YOU ANIMAL MACHINE (THE GOLDEN GREEK)

by Eleni Sikelianos

Pub Date: June 3rd, 2014
ISBN: 978-1-56689-360-2
Publisher: Coffee House

A wonderfully strange and inventive book by a professor and poet who combines various forms into an unclassifiable whole.

Sikelianos (Creative Writing/Univ. of Denver; Body Clock, 2008, etc.) and the publisher classify this work as “an essay,” but it often reads like poetry, memoir, graphic narrative and pastiche, mixing typography (even handwriting) and visuals with various literary approaches. Its subject and focus is the author’s late grandmother Melena, who danced burlesque as the “Leopard Girl,” married five times and at least once attempted to provide instruction to her young granddaughter: “My grandmother teaching me to dance around a coffee table. You move your hips to the drums, she is telling me, your feet to the rest. She’s drunk. We’re having fun in that way you do with someone who might punch you in the teeth at any moment.
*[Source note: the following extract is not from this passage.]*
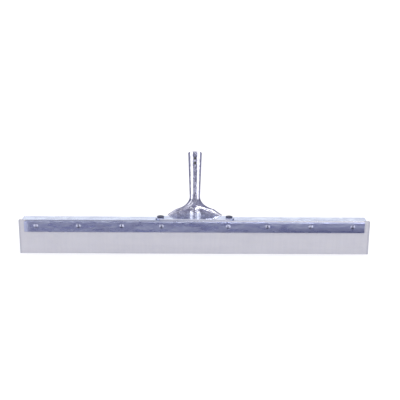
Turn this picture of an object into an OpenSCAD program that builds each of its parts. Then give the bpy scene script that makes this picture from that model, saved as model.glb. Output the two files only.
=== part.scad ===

Like standing at the edge of a dark cliff, below you, the nighttime waters aglow with dense possibility.” The writing pulsates with such life force, reckless and a little giddy, as the author surveys her family’s female history, the immigration of Greeks to America (and the diners they opened) and the translation of lust into money (“Who said hoochie-coochie means a drunk women’s genitals? It means a single mother’s rent.”) It’s a quest book of sorts, a pilgrimage into the desert where the author sought her grandmother more than 25 years after the latter’s death. “Thus begins the tale before human time but in human terms, and stretches far beyond us into a future we cannot imagine, except, perhaps, that it will contain us as walking libraries,” writes the author. “It matters that there are holes in a family history that can never be filled, that there are secrets and mysteries, migrations and invasions and murky bloodlines. In this way we speak of human history.”

This is writing and reading as adventure, where every page can bring a different sort of revelation.